La successiva “Good Morning Fearmongering” riporta invece alla mente il sound elettronico di inizio anni Novanta di Intermix degli Inter-Mix, primo album di un side project di una delle figure primarie del genere, Bill Leeb, leader dei Front Line Assembly, all’epoca pubblicato da una label che ha fatto la storia del settore, la Third Mind Records.

Seguono quindi le movenze “stellari” di “Fake Me Deep, Murf”, dove si iniziano a trovare inserti di chitarra elettrica che poi ritorneranno anche in altri brani, come nel successivo “Bots’ Party”, le cui cadenze moderatamente ritmate si ritrovano anche in “Mid Journey To Freedom”.

 

La traccia più catchy dell’album invece, risulta sicuramente essere “I Love To Chat With You”, dove una serie arpeggi a cascata vengono elegantemente accompagnati da un vocale etereo, unito ad una serie di accordi pianistici evocativi.

Le eleganti note di questo ultimo brano (e del bel video che trovate in calce alla recensione) lasciano come sospesa una delle grandi domande sulla realtà virtuale, così come più volte trasposta in opere cinematografiche, ma che trova una declinazione pratica negli avatar tipici di molti social attuali: tra la realtà VERA e quella VIRTUALE, quale è la nostra personale posizione? La seconda potrà divenire un tecnologico “paradiso artificiale”? Diventerà una comoda via per sfuggire al tedio e/o alla frustrazione che accompagna le nostre vere esistenze?

 

Simili domande esistenziali riecheggiano anche nell’introduzione al volume La rappresentazione del mondo del fanciullo (Bollati Boringhieri) del celebre psicologo Jean Piaget, che nel 1926 scriveva: “Possiede il bambino, come noi, la credenza in un mondo reale, e la distingue dalle diverse finzioni del suo giuoco e della sua immaginazione? In qual misura distingue il bambino il mondo esterno da un mondo interno e soggettivo, e quali confini stabilisce tra l’io e la realtà oggettiva?”.

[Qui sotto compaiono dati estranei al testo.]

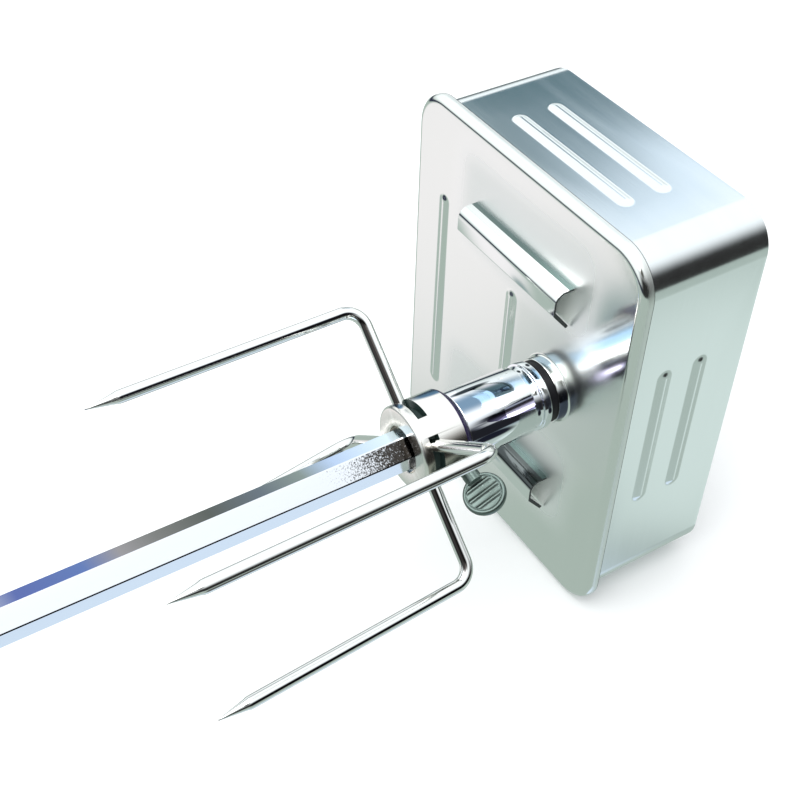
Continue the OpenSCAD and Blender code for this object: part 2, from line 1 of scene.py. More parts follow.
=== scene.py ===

Al netto della semplificazione di cui mi scuserete, e rendendomi conto che la questione non può basarsi su generalizzazioni eccessive e non mediate culturalmente, vedetela come una provocazione al ragionare: se cambiassimo il termine bambino con quello di adulto e sostituissimo la locuzione "mondo interno" con "mondo virtuale", le stesse domande non si pongono anche di fronte alla cosiddetta "realtà aumentata"?